Se as regressões à infância podem ser consideradas como uma das mais significativas marcas fellinianas, em Oito e Meio ela aparece com força total. São diversas as cenas onde a memória infantil é evocada. Nelas, Fellini aproveita para despejar uma ostensiva veia anticlerical, ao lembrar dos abusos impostos pelos padres no período escolar. Impossível não lembrar aqui do cineasta sueco Ingmar Bergman, seu contemporâneo. Ambos gostavam de trabalhar com alguns tema sem comum, como as lembranças da infância, a repressão cristã (incluindo os castigos humilhantes), a falsidade e a hipocrisia dos confessionários, lembrando ainda dos sonhos como elementos perenes de perturbação psíquica. Quando Guido encontra o monsenhor, ele busca uma palavra de alento, mas o que encontra são sentenças duras de ouvir: "quem disse que viemos ao mundo para ser feliz" e "fora da igreja não há salvação". Fellini revelava-se antes de tudo um antidogmático ao rechaçar qualquer tipo de doutrinação, e isso esteve presente em todos os filmes que ele dirigiu.
Mas o grande mérito de Oito e Meio está no seu compromisso com o cinema como fantasia. Para ele, a recriação da realidade pela arte é um dos pontos fundamentais de um cineasta, um compromisso perante a vida e a arte, pontos inegociáveis. O ponto de vista de Oito e Meio está entregue a Guido, suas crises existenciais e ao inconsciente. A metalinguagem no filme está ali o tempo todo a confundir o que é enredo ou uma mera intervenção de Fellini sobre o processo do trabalho em cinema. Todos os sinais nos levam a um toque autobiográfico presente a todo o instante na obra. Mas não que isso se configure como elementos ilustrativos da vida de Fellini, a realidade tal como ela é, aqui é execrada e negada com todas as forças, assim como o racionalismo e o intelectualismo. É preciso resgatar o personagem do crítico de cinema Daumier no filme, como aquele que a tudo pondera com um discurso racional sobre os elementos pessoais e superficiais postos na obra a ser filmada por Guido. Às palavras ferinas de Daumier, Fellini contrapõe imagens cada vez mais delirantes vindas do inconsciente do artista. A figura do crítico Daumier muitas vezes foi entendida como cômica por alguns estudiosos de Oito e Meio, mas eu prefiro utilizar como uma definição mais precisa a palavra ironia, por esta posicionar uma visão abertamente crítica ao intelectualismo estéril de Daumier. Fellini não introduz Daumier na trama como um elemento engraçado ou cômico, prefere inseri-lo como um pensador do cinema com uma visão equivocada ao almejar que o artista racionalize todo o seu processo de criação. De certa maneira, Fellini habilmente antecipa e responde com veemência as possíveis críticas, em especial ao seu excessivo devaneio personalista, que Oito e Meio poderia receber após o lançamento nos cinemas.
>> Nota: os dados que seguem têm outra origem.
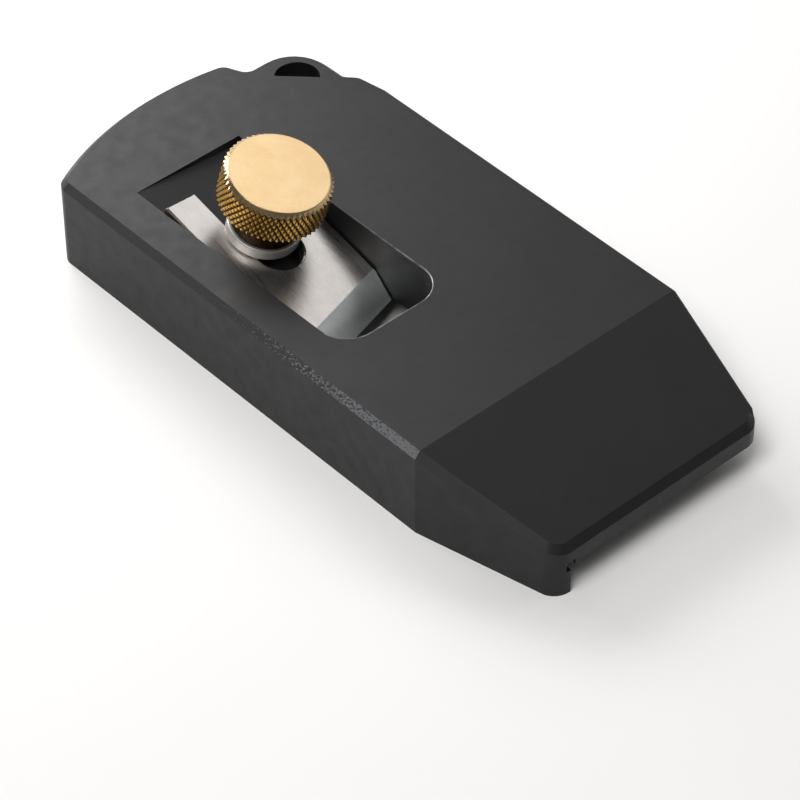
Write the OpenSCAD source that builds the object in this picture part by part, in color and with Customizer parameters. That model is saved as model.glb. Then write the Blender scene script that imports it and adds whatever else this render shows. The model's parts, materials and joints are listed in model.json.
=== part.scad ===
// Edge trimming plane: an aluminium block with a sole and a fence at right angles, a skewed
// bevel-up iron on a sloping bed, and a knurled thumb screw that clamps the iron through a washer.
// +X runs from tail to front, +Y from the fence side to the far side, +Z up.
// The origin is the middle of the footprint, on the lowest face of the fence.

/* [Body] */
// Length from tail to front
body_l = 107.2; // [104:0.2:110]
// Width over both sides
body_w = 50; // [49:0.5:53]
// Height from the foot of the fence to the top face
body_h = 15; // [14.5:0.1:17]
// Height of the sole above the foot of the fence
sole_z = 5; // [4:0.1:5.5]
// Thickness of the fence
fence_t = 8; // [7.5:0.1:9]
// Leg of the chamfer round the top face
edge_chamfer = 1; // [0.5:0.1:1.2]
// Reach of the relief groove each way from the corner where the sole meets the fence
relief = 0.8; // [0.5:0.1:0.9]

/* [Front] */
// Length of the sloping front
ramp_l = 22.6; // [20:0.2:24]
// Fall of the sloping front
ramp_drop = 6.3; // [5:0.1:7]
// How far each side comes in over the sloping front
taper_in = 5.36; // [4:0.02:6]
// Radius of the two front corners, in plan
front_r = 3; // [1:0.5:5]

/* [Tail] */
// Radius of the rounded tail end
tail_r = 49; // [47:1:52]
// Radius of the corner where the fence side meets the tail
tail_corner_r = 2.5; // [1:0.5:2.5]
// Radius of the hanging lug
lug_r = 7; // [6.5:0.1:7.5]
// Radius of the half-round hanging hole
hang_hole_r = 3.5; // [3:0.1:3.6]

/* [Pocket and bed] */
// Length of the pocket on the top face
pocket_l = 45.6; // [44:0.2:47]
// Width of the pocket
pocket_w = 19.6; // [19.5:0.1:21]
// Radius of the pocket's two front corners
pocket_r = 5; // [3:0.5:6]
// Slope of the bed
bed_tilt = 15; // [14:0.1:16]
// Skew of the bed's fall from +X towards the far side
skew = 16; // [15:0.1:17]
// How far the mouth is cut below the sole, into the fence
mouth_below = 1; // [1:0.1:1.5]

/* [Iron] */
// Thickness of the iron
blade_t = 2.5; // [2:0.1:3]
// Angle of the bevel, which faces up
bevel_angle = 28.5; // [25:0.5:32]
// Width of the slot for the clamp screw
slot_w = 7.5; // [6.8:0.1:8]
// Depth of the cutting edge below the sole
edge_out = 0.2; // [0.1:0.05:0.4]

/* [Clamp] */
// Outer diameter of the threaded stud
stud_d = 6; // [5:0.5:6]
// Radial clearance of the stud in the body's thread
stud_play = 0.05; // [0.02:0.01:0.1]
// Outer diameter of the spacer washer
washer_d = 11.1; // [10:0.1:12]
// Thickness of the spacer washer
washer_t = 2; // [1.5:0.1:2.5]
// Diameter of the knob's neck
neck_d = 10.4; // [9.5:0.1:11]
// Height of the knob's neck
neck_h = 5; // [4:0.1:6]
// Diameter of the knurled head
knob_d = 16.5; // [14:0.1:18]
// Height of the knurled band
knurl_h = 5.2; // [4:0.1:6]
// Leg of the chamfer round the top of the head
knob_chamfer = 0.85; // [0.4:0.05:1]

/* [Hidden] */
$fn = 64;
eps = 0.01;
far_out = 200;       // longer than any cut needs to be

// Edges of the footprint
tail_x = -body_l / 2;
front_x = body_l / 2;
near_y = -body_w / 2;
far_y = body_w / 2;
crease_x = front_x - ramp_l;
fence_y = near_y + fence_t;
ramp_fall = atan(ramp_drop / ramp_l);
taper_turn = atan(taper_in / ramp_l);

// Tail end and hanging lug: the far tail corner is stepped in, and the lug fills the step
tail_mid_y = near_y + 24.7;
lug_x = tail_x + 5.1;
lug_y = far_y - 1.9;
lug_near_y = lug_y - 10.25;
lug_front_x = lug_x + 10.8;
lug_fillet = 1;
shoulder_r = 2.5;
shoulder_y = lug_near_y - 1.65;
shoulder_x = lug_front_x + 2;
hang_x = lug_x + 6.6;
hang_y = lug_y - 5.9;
tail_near_turn = asin((near_y - tail_mid_y) / tail_r);      // ends of the tail's arc, from -X
tail_far_turn = asin((shoulder_y - tail_mid_y) / tail_r);
tail_steps = 14;
tail_over = 3;       // how far the envelope of the tail stands off below its slopes

// Pocket, with its tail edge square and its front corners round
pocket_x = tail_x + 16.5;
pocket_y = near_y + 7;
pocket_front_x = pocket_x + pocket_l;
pocket_far_y = pocket_y + pocket_w;

// The bed falls along X by bed_fall and towards the far side by bed_roll
bed_fall = atan(tan(bed_tilt) * cos(skew));
bed_roll = asin(sin(bed_tilt) * sin(skew));
bed_skew = atan(tan(skew) * cos(bed_tilt));   // the same skew, measured in the bed's own plane

// Places on the bed: u runs down its length and v across it, both from its near tail corner
blade_play = 0.1;    // gap between the iron and each pocket wall
bed_gap = 0.02;      // gap below the iron, so that two bodies never share a face
blade_tail_u = 5.9;
blade_near_v = blade_play;
blade_far_v = pocket_w / cos(bed_roll) - 2.5 * blade_play;
screw_u = 16.9;
screw_v = 9.45;
slot_front_u = 20.7;
edge_d = (body_h - sole_z + edge_out) / sin(bed_tilt);   // cutting edge, down the line of steepest fall

// Heights up the clamp's axis, from the bed
washer_z = blade_t + 2 * bed_gap;
neck_z = washer_z + washer_t;
head_z = neck_z + neck_h;
knob_top_z = head_z + knurl_h + knob_chamfer;
stud_low_z = -4.2;   // its tilted end stays inside the sole
stud_high_z = head_z + 3;
washer_hole_d = stud_d + 0.5;
knob_lip = 0.4;      // chamfer under the knurled head

// A point of the tail's arc, by its turn from the line that runs straight back
function tail_point(turn) = [tail_x + tail_r * (1 - cos(turn)), tail_mid_y + tail_r * sin(turn)];

// The turn of one of its steps, counted from the lug to the fence side
function tail_turn(i) = tail_far_turn + (tail_near_turn - tail_far_turn) * i / tail_steps;

// Plan of the body, counter-clockwise: x, y and corner radius
BODY_PLAN = [
    [each tail_point(tail_near_turn), tail_corner_r],
    [crease_x, near_y, 0],
    [front_x, near_y + taper_in, front_r],
    [front_x, far_y - taper_in, front_r],
    [crease_x, far_y, 0],
    [shoulder_x, far_y, shoulder_r],
    [lug_front_x, lug_y, lug_fillet],
    [lug_x, lug_y, lug_r],
    [lug_x, lug_near_y, lug_fillet],
    [each tail_point(tail_far_turn), shoulder_r],
    for (i = [1:tail_steps - 1]) [each tail_point(tail_turn(i)), 0],
];

POCKET_PLAN = [
    [pocket_x, pocket_y, 0],
    [pocket_front_x, pocket_y, pocket_r],
    [pocket_front_x, pocket_far_y, pocket_r],
    [pocket_x, pocket_far_y, 0],
];

function unit(v) = v / norm(v);

// Points of one corner p, rounded by r between the points a and b before and after it
function corner(a, p, b, r) =
    r == 0 ? [p] :
    let (
        to_a = unit(a - p),
        to_b = unit(b - p),
        half = acos(to_a * to_b) / 2,
        centre = p + unit(to_a + to_b) * r / sin(half),
        first = p + to_a * r / tan(half) - centre,
        left = cross(to_a, to_b) < 0 ? 1 : -1,
        from = atan2(first.y, first.x),
        sweep = left * (180 - 2 * half),
        steps = max(3, ceil(abs(sweep) / 12))
    )
    [for (i = [0:steps]) centre + r * [cos(from + sweep * i / steps), sin(from + sweep * i / steps)]];

// Every point of a plan whose corners are [x, y, radius]
function rounded(plan) =
    let (n = len(plan), at = function (i) [plan[(i + n) % n].x, plan[(i + n) % n].y])
    [for (i = [0:n - 1]) each corner(at(i - 1), at(i), at(i + 1), plan[i][2])];

// Puts its children on the bed: x down its length, y across it, z square to it
module on_bed() {
    translate([pocket_x, pocket_y, body_h])
        rotate([0, bed_fall, 0])
            rotate([-bed_roll, 0, 0])
                children();
}

module on_screw_axis(z) {
    on_bed() translate([screw_u, screw_v, z]) children();
}

// Cuts a chamfer of leg edge_chamfer along a straight top edge
module edge_cut(at, fall, turn, l) {
    side = edge_chamfer * sqrt(2);
    translate(at)
        rotate([0, fall, turn])
            rotate([45, 0, 0])
                translate([-eps, -side / 2, -side / 2])
                    cube([l + 2 * eps, side, side]);
}

module top_chamfers() {
    ramp_edge = norm([ramp_l, taper_in]);
    ramp_edge_fall = atan(ramp_drop / ramp_edge);
    ramp_edge_l = norm([ramp_edge, ramp_drop]);
    near_start_x = tail_point(tail_near_turn).x;
    edge_cut([near_start_x, near_y, body_h], 0, 0, crease_x - near_start_x);
    edge_cut([shoulder_x, far_y, body_h], 0, 0, crease_x - shoulder_x);
    edge_cut([crease_x, near_y, body_h], ramp_edge_fall, taper_turn, ramp_edge_l);
    edge_cut([crease_x, far_y, body_h], ramp_edge_fall, -taper_turn, ramp_edge_l);
    edge_cut([front_x, near_y, body_h - ramp_drop], 0, 90, body_w);
}

// The block stays inside this: its slopes cut the same chamfer along the tail's arc
module tail_envelope() {
    low_r = tail_r + tail_over;
    high_r = tail_r - edge_chamfer - 1;
    plan = low_r * [
        for (i = [0:tail_steps]) [-cos(tail_turn(i)), sin(tail_turn(i))],
        [-cos(tail_near_turn) - sin(tail_near_turn), sin(tail_near_turn) - cos(tail_near_turn)],
        [4, sin(tail_near_turn) - cos(tail_near_turn)],
        [4, sin(tail_far_turn) + cos(tail_far_turn)],
        [-cos(tail_far_turn) + sin(tail_far_turn), sin(tail_far_turn) + cos(tail_far_turn)],
    ];
    low_z = body_h - edge_chamfer - tail_over;
    translate([tail_x + tail_r, tail_mid_y, low_z]) {
        linear_extrude(low_r - high_r, scale = high_r / low_r) polygon(plan);
        translate([0, 0, -body_h]) linear_extrude(body_h) polygon(plan);
    }
}

// Everything in front of the crease and above the sloping front
module ramp_cut() {
    translate([crease_x, -far_out / 2, body_h])
        rotate([0, ramp_fall, 0])
            cube([far_out, far_out, far_out]);
}

// The pocket is cut down to the bed, and through the sole in front of it
module pocket_cut() {
    intersection() {
        translate([0, 0, sole_z - mouth_below])
            linear_extrude(body_h)
                polygon(rounded(POCKET_PLAN));
        on_bed()
            translate([-far_out / 2, -far_out / 2, 0])
                cube([far_out, far_out, far_out]);
    }
}

// A half-round hole right through the lug, with its flat side towards the middle of the body
module hang_hole() {
    translate([hang_x, hang_y, -eps])
        rotate([0, 0, 45])
            difference() {
                cylinder(r = hang_hole_r, h = body_h + 2 * eps);
                translate([-far_out / 2, -far_out, -eps]) cube([far_out, far_out, body_h + 4 * eps]);
            }
}

module plane_body() {
    color("#2c2d2f")
        difference() {
            intersection() {
                linear_extrude(body_h) polygon(rounded(BODY_PLAN));
                tail_envelope();
            }
            translate([-far_out / 2, fence_y, -far_out])
                cube([far_out, far_out, far_out + sole_z]);
            translate([-far_out / 2, fence_y - relief, sole_z - relief])
                cube([far_out, 2 * relief, 2 * relief]);
            ramp_cut();
            top_chamfers();
            pocket_cut();
            hang_hole();
            on_screw_axis(-far_out / 10)
                cylinder(d = stud_d + 2 * stud_play, h = far_out / 10 + 1);
        }
}

module blade_plan() {
    difference() {
        translate([blade_tail_u, blade_near_v])
            square([edge_d, blade_far_v - blade_near_v]);
        translate([slot_front_u, screw_v]) circle(d = slot_w);
        translate([0, screw_v - slot_w / 2]) square([slot_front_u, slot_w]);
    }
}

module blade() {
    color("#cfcac6")
        on_bed()
            translate([0, 0, bed_gap])
                difference() {
                    linear_extrude(blade_t) blade_plan();
                    rotate([0, 0, bed_skew])
                        translate([edge_d, -far_out / 2, 0])
                            rotate([0, bevel_angle, 0])
                                translate([-far_out / 2, 0, 0])
                                    cube([far_out, far_out, far_out]);
                }
}

module spacer_washer() {
    color("#8f9094")
        on_screw_axis(washer_z)
            difference() {
                cylinder(d = washer_d, h = washer_t);
                translate([0, 0, -1]) cylinder(d = washer_hole_d, h = washer_t + 2);
            }
}

module clamp_stud() {
    color("#a3a3a0")
        on_screw_axis(stud_low_z)
            cylinder(d = stud_d, h = stud_high_z - stud_low_z);
}

module thumb_knob() {
    head_r = knob_d / 2;
    neck_r = neck_d / 2;
    bore_r = stud_d / 2;
    color("#c58b2a")
        on_screw_axis(0)
            rotate_extrude()
                polygon([
                    [bore_r, neck_z],
                    [neck_r, neck_z],
                    [neck_r, head_z],
                    [head_r - knob_lip, head_z],
                    [head_r, head_z + knob_lip],
                    [head_r, knob_top_z - knob_chamfer],
                    [head_r - knob_chamfer, knob_top_z],
                    [0, knob_top_z],
                    [0, stud_high_z],
                    [bore_r, stud_high_z],
                ]);
}

plane_body();
blade();
spacer_washer();
clamp_stud();
thumb_knob();
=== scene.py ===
"""Looks of a palm-sized edge trimming plane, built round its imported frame.

Every piece is shaped in millimetres and brought to metres when it is put in place. The row frame
has +X from tail to front, +Y from the fence side to the far side and +Z up. The iron and the clamp
are shaped on the bed: x down its length, y across it and z up the clamp's axis.
"""

import json
import logging
import math
from contextlib import contextmanager
from dataclasses import dataclass, field
from enum import Enum
from typing import Callable, Iterator, Sequence

import bmesh
import bpy
from mathutils import Matrix, Vector


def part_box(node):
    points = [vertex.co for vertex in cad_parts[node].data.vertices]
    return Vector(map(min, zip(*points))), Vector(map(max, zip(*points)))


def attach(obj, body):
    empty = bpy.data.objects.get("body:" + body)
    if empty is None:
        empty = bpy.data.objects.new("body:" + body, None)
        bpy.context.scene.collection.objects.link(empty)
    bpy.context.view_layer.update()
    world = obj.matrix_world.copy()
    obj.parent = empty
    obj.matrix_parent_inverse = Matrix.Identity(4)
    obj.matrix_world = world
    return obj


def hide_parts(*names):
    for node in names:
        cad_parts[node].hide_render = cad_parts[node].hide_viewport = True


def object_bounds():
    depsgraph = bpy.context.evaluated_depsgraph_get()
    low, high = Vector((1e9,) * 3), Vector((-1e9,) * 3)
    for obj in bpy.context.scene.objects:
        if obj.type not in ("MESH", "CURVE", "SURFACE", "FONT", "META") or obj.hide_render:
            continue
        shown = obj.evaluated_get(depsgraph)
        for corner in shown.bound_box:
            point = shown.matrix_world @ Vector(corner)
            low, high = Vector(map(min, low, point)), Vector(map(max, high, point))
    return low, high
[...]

Mais do que nunca, Oito e Meio reafirma a ideia do lúdico, do viés cinematográfico por excelência, inovador, reflexivo e autorreflexivo, com profundas nuances autobiográficas, um poderoso encontro do homem Fellini com o artista Fellini, e às vezes, por demais perturbador, um ápice da estética felliniana, com seus excessos narrativos e um barroquismo imagético típico do diretor, acrescidos da música inebriante e circense de Nino Rota.
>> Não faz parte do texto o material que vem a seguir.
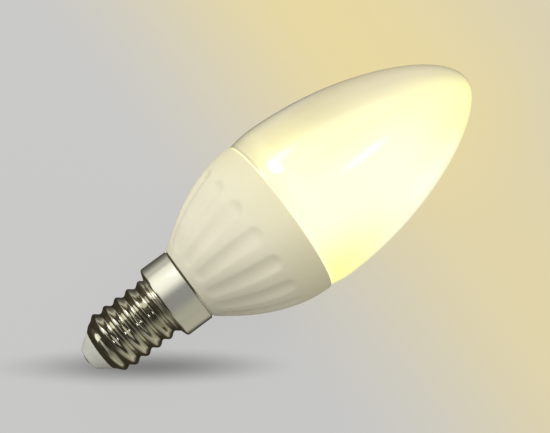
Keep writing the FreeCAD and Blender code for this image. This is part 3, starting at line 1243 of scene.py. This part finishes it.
@dataclass(frozen=True)
class Camera:
    """The photograph's camera, placed from the bulb's own frame."""

    axis: BulbAxis
    lens: float = 52.36
    sensor: float = 36.0
    over_x: float = 27.6
    over_side: float = 0.15
    distance: float = 167.1
    lean: float = 7.11
    sway: float = 0.18
    roll: float = 36.57

    def build(self) -> bpy.types.Object:
        """Make the camera and set it as the scene's.

        Returns:
            The camera.
        """
        data = bpy.data.cameras.new("camera")
        data.lens = self.lens
        data.sensor_width = self.sensor
        data.sensor_fit = "HORIZONTAL"
        data.clip_start, data.clip_end = 0.01, 20.0
        lean, sway = math.radians(self.lean), math.radians(self.sway)
        ahead = self.axis.way(math.sin(lean) * math.cos(sway), math.sin(sway),
                              -math.cos(lean) * math.cos(sway))
        level = self.axis.way(math.cos(lean), 0.0, math.sin(lean))
        across = level.cross(ahead)
        turn = math.radians(self.roll)
        right = level * math.cos(turn) - across * math.sin(turn)
        up = level * math.sin(turn) + across * math.cos(turn)
        camera = put("camera", data)
        place = self.axis.place(self.over_x, self.over_side, self.distance)
        camera.matrix_world = standing(place, right, up, -ahead)
        bpy.context.scene.camera = camera
        return camera


@dataclass(frozen=True)
class Studio:
    """Floor, light and camera."""

    axis: BulbAxis

    def build(self) -> None:
        """Build the studio and log each thing in it."""
        lamps = [
            Lamp(self.axis, "side_lamp", aim=(52.2, 8.4, 16.3), way=(-0.035, 0.837, 0.546),
                 width=0.024, height=0.050, glow=6.0),
            Lamp(self.axis, "tail_lamp", aim=(53.8, 9.3, 16.0), way=(0.151, 0.883, 0.432),
                 width=0.030, height=0.024, glow=3.0),
            Lamp(self.axis, "strip_lamp", aim=(67.5, -0.1, 17.5), way=(0.541, -0.012, 0.841),
                 width=0.052, height=0.021, glow=3.0),
        ]
        for thing in (Floor(self.axis), Dome(self.axis), *lamps, Camera(self.axis)):
            log.info("%s built", thing.build().name)
        bpy.context.scene.view_settings.view_transform = "Standard"


def main() -> None:
    """Build the bulb's pieces and the studio round them."""
    axis = BulbAxis.from_record(frame["record"])
    dressed: list[tuple[TurnedPiece, Finish]] = [
        (Diffuser(axis), LitOpal(axis)),
        (CeramicHousing(axis), MattCeramic(axis)),
        (CapShell(axis), NickelPlate(axis)),
        (CapInsulator(axis), MouldedInsulator(axis)),
        (CentreContact(axis), TinnedContact(axis)),
    ]
    for piece, finish in dressed:
        piece.build(finish.material())
    Studio(axis).build()


if __name__ == "__main__":
    main()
Em Fellini, o circo, antes de ser uma mera citação ou ilustração, deve ser entendido como parte integrante de sua concepção fílmica. Ele é algo orgânico à própria mise-en-scène felliniana, nos corpos, no humor presente nas cenas, na fantasia do ambiente e sempre no desconcerto da câmera, esta sim sempre a bailar como um trapezista, um mágico ou um palhaço. A câmera em Fellini era a própria fantasia e a reafirmava incessantemente. Portanto, a construção do imaginário felliniano, o circo assume um papel estruturante em sua exegese. Como o próprio Fellini afirma, "esse tipo de espetáculo fundado sobre o deslumbramento, a fantasia, a brincadeira desmesurada, a fábula, a ausência de significações intelectuais é, justamente, o espetáculo que me convém". O ato subversivo de Fellini vinha especialmente do circo, de sua estrutura anárquica, crítica e zombeteira.
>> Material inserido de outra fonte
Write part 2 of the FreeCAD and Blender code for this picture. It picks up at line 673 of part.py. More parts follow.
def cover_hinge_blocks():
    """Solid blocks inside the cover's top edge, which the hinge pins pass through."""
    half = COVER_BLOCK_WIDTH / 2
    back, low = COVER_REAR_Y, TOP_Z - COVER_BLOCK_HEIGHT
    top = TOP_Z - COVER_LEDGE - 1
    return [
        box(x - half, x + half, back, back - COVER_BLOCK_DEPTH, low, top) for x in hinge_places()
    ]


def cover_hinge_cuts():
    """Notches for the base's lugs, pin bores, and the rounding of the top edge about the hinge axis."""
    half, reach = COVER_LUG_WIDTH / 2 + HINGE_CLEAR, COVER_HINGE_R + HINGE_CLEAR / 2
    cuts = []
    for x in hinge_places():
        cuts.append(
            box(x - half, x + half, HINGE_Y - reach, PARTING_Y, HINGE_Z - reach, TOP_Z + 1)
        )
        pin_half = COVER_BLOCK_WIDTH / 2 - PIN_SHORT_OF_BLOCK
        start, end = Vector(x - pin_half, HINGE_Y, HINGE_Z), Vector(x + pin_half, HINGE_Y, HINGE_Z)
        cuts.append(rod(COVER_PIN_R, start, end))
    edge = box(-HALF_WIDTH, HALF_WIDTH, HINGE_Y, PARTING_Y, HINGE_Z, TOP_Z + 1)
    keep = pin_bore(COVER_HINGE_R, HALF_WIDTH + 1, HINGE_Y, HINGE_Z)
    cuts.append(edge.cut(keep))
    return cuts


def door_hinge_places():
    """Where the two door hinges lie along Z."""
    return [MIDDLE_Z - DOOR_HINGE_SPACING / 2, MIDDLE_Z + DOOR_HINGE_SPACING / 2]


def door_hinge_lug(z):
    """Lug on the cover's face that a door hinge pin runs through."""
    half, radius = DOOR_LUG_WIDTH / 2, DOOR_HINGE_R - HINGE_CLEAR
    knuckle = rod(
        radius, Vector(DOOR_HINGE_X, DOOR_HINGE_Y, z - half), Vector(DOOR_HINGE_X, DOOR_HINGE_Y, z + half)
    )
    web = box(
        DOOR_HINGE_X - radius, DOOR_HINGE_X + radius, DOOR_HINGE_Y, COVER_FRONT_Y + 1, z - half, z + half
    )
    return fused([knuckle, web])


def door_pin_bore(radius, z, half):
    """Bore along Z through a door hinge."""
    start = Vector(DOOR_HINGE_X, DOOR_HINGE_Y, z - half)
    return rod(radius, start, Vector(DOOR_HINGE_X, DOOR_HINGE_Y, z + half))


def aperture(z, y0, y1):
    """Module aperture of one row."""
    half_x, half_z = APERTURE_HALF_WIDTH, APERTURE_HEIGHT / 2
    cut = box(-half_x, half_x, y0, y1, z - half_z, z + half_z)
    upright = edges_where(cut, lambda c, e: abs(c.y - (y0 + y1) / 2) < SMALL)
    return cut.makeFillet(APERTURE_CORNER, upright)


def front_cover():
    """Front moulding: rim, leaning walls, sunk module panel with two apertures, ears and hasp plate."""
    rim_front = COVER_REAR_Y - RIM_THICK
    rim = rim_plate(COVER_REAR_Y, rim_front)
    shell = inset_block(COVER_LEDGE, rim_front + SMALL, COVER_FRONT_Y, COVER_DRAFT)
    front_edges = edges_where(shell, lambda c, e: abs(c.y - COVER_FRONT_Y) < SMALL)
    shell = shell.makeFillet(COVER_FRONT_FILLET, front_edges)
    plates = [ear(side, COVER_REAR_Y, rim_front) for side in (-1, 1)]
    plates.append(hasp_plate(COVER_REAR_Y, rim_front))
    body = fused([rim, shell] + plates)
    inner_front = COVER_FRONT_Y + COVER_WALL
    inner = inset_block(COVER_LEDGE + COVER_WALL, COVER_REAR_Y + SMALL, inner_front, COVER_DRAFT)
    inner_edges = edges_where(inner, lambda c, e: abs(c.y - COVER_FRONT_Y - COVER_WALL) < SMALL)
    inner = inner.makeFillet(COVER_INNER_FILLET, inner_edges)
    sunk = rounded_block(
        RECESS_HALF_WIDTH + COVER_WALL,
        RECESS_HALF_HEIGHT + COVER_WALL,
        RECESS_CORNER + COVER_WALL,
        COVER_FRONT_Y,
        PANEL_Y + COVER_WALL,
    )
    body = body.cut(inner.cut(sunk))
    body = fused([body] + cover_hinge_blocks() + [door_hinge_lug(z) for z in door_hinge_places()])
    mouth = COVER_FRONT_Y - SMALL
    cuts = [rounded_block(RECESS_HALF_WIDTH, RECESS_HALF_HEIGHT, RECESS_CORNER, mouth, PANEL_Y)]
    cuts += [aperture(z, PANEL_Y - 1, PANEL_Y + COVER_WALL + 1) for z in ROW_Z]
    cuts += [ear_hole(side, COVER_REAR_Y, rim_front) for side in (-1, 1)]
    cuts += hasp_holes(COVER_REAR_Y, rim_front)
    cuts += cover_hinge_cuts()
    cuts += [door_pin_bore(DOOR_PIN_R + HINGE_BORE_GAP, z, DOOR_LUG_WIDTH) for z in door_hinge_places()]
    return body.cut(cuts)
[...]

Fellini está entre um seletíssimo grupo de diretores que conseguiu criar um mundo cinematográfico à sua imagem e semelhança. Mais do que conceber um estilo, Fellini criou um universo facilmente identificável, ao ponto de vermos um filme e logo o reconhecermos como seu. Em Oito e Meio, Fellini deu um passo decisivo para consolidar esse imaginário próprio e para solidificar o que hoje facilmente nomeamos de universo felliniano.